- **Exercise instructions**
Repeat verbatim only the lines from the opening of the material below through the one that contains "LIP_R, LIP_DEPTH, LIP = 1.82, 0.62, 0.2".

- **Dataset extract**

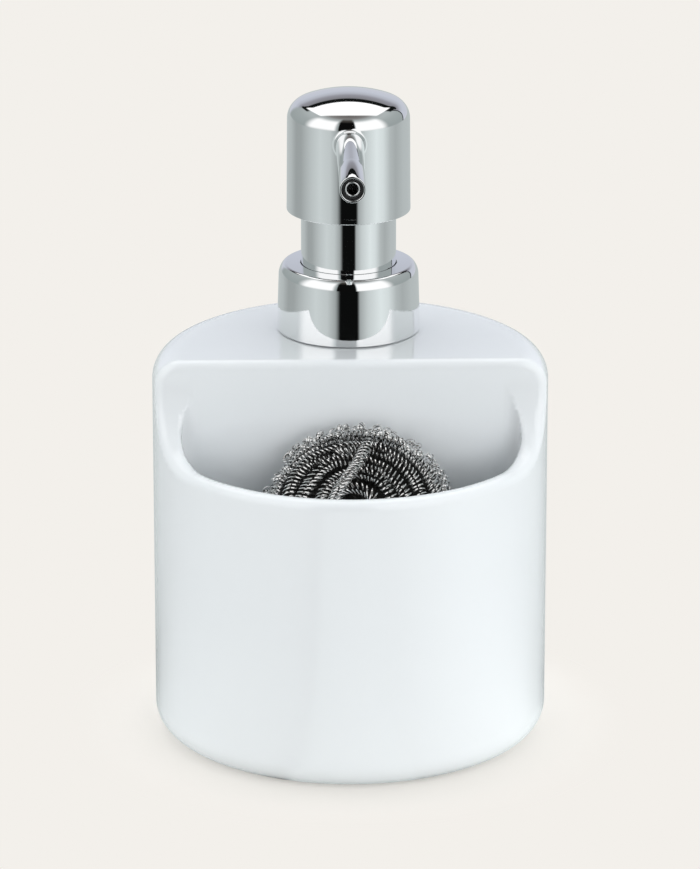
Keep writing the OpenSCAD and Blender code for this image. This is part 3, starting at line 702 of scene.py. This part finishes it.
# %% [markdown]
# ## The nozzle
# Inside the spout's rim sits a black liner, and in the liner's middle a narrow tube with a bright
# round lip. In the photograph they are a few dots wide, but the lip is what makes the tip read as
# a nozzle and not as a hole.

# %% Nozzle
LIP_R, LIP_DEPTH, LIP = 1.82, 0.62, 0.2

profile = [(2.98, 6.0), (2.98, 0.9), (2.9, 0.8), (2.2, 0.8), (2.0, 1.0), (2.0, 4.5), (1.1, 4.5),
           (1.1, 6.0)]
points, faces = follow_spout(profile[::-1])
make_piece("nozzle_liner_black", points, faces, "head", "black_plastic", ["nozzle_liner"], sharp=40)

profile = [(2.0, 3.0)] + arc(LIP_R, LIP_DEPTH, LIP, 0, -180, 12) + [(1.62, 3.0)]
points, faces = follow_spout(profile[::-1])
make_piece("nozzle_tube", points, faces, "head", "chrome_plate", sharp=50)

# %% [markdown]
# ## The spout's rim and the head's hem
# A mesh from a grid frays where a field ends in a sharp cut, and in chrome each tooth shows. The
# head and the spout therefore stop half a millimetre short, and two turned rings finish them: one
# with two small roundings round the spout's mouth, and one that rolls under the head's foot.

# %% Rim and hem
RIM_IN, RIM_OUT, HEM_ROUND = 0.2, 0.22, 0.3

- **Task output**
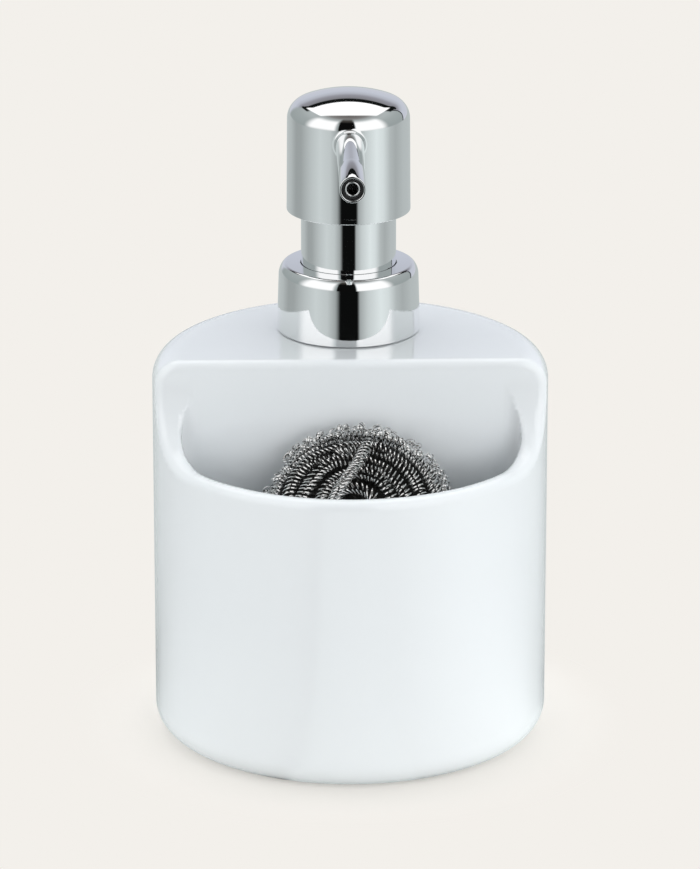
Keep writing the OpenSCAD and Blender code for this image. This is part 3, starting at line 702 of scene.py. This part finishes it.
# %% [markdown]
# ## The nozzle
# Inside the spout's rim sits a black liner, and in the liner's middle a narrow tube with a bright
# round lip. In the photograph they are a few dots wide, but the lip is what makes the tip read as
# a nozzle and not as a hole.

# %% Nozzle
LIP_R, LIP_DEPTH, LIP = 1.82, 0.62, 0.2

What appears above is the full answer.